Uğurlu, ciddi anlamda zarar gördüğünü ve psikolojisinin de bozulduğunu dile getirerek, yaşadıklarını anlattı:
"Vücudunun her yeri ağrıyor, ateşler içinde kalıyorsun, nefes almakta zorluk çekiyorsun. Sağ olsun emektar sağlık çalışanlarımız eve geldi, ilaç ve iğne tedavisine başladık. İlaçları kullandıkça kendime gelmeye başladım. Bu esnada kendime dikkat ettim, maskemizi taktık, 14 gün karantina kaldık.
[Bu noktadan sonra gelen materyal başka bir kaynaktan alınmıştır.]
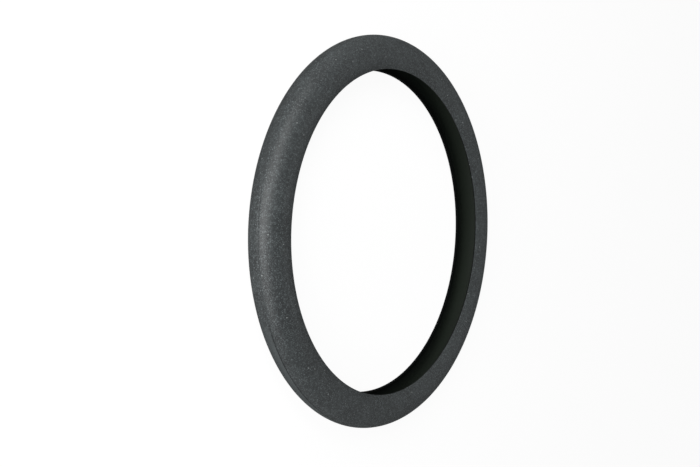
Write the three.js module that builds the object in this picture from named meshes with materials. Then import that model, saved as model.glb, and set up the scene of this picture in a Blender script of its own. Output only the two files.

Bu süre zarfında çiftlik evinde kaldım, dışarı çıkıp temiz hava alıyorduk, bunun bana çok faydası oldu. Hızlı bir şekilde atlattık. Allah ölenlere rahmet eylesin, hastalarımızın da yardımcısı olsun."
"Bu hastalık, hafife alınacak bir konu değil"
Tedavi sürecinde ailesi ve çocuklarının gözünün önüne geldiğini aktaran Uğurlu, koronavirüsün Türkiye ve dünyanın başına bela olduğunu belirtti.
Uğurlu, maske, mesafe ve hijyen kurallarına dikkat ederek koronavirüsün defedileceğine inandığının altını çizerek, şöyle devam etti:
"Bu hastalık, hafife alınacak bir konu değil. Bir koronavirüslü maske takmazsa, bu hastalığı birine bulaştırırsa karşıdaki insan 15-20 gün içinde ölecek. Lütfen hepimiz maske, mesafe ve hijyen kurallarına uyalım. Herkes dikkatli olursa kurallara uyarsa hızlı şekilde bu hastalığın ülkemizden de dünyadan da çıkacağına inanıyorum. En önemli şey mesafe, maske ve hijyen, mümkünse evde kalmamız lazım."